The lower frequency of 16.67 Hertz requires either the installation of a special power grid for single phase AC or the usage of substations with rotary and/or static inverters. In Germany (excpept Mecklenburg-Vorpommern and Saxony-Anhalt), Austria and Switzerland, there is a special power grid for single phase AC current with 16.7 Hertz. The voltage of this grid is 110 kV in Germany and Austria and 66 kV, 132 kV in Switzerland.
At these powerlines the middle is grounded via a coil, so each conductor of a 110kV powerline for single phase AC has a voltage of 55 kV against ground.

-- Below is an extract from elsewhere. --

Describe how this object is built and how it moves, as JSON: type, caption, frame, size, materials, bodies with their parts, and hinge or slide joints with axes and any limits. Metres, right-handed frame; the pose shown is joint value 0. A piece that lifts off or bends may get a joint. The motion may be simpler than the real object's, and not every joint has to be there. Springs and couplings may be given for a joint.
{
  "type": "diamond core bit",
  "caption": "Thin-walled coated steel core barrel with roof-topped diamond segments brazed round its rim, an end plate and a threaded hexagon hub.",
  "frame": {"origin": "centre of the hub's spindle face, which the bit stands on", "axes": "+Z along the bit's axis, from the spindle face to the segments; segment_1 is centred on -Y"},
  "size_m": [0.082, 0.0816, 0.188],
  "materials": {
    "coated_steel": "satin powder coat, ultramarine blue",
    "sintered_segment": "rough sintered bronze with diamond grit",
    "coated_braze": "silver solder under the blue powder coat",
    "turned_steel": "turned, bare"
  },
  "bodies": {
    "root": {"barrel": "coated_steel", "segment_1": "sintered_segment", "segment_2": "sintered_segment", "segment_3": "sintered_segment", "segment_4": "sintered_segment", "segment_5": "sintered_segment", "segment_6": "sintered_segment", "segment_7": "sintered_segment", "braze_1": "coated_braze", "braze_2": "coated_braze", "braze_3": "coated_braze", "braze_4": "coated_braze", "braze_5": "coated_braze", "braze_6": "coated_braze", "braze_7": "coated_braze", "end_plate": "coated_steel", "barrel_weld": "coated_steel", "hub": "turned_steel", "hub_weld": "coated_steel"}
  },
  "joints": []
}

The coil over which the grounding is done, is so dimensioned that it compensates ground error currents in case of a defect of the line.
For this grid in several power stations in Germany, Austria and Switzerland, there are special generators in some powerstations, like the Walchensee Powerstation or the nuclear power plant in Neckarwestheim. There are and were also powerstations exclusively producing single phase AC with a frequency of 16.7 Hertz. Also in use are central plants with rotary machines (and also with static inverters) for the transforming of three phase AC with 50 Hertz of the national power grid into 16.7 Hertz for the railway. Such plants are located in some power stations and on big railway nodes.
Substations in areas where the railway is fed by a single phase AC powerline consist of a switchyard and a transformer for transforming the voltage of the grid (66 kV, 110 kV or 132 kV) into those of the overhead line (15kV).
In Mecklenburg-Vorpommern, Saxony-Anhalt, Sweden and Norway, there are inverters at the substations. Most of them use rotary machines, consisting of a three phase AC-machine and a single phase AC-machine for transforming three phase 50 Hertz AC of power grid into 16.7 Hertz single phase AC for the rail.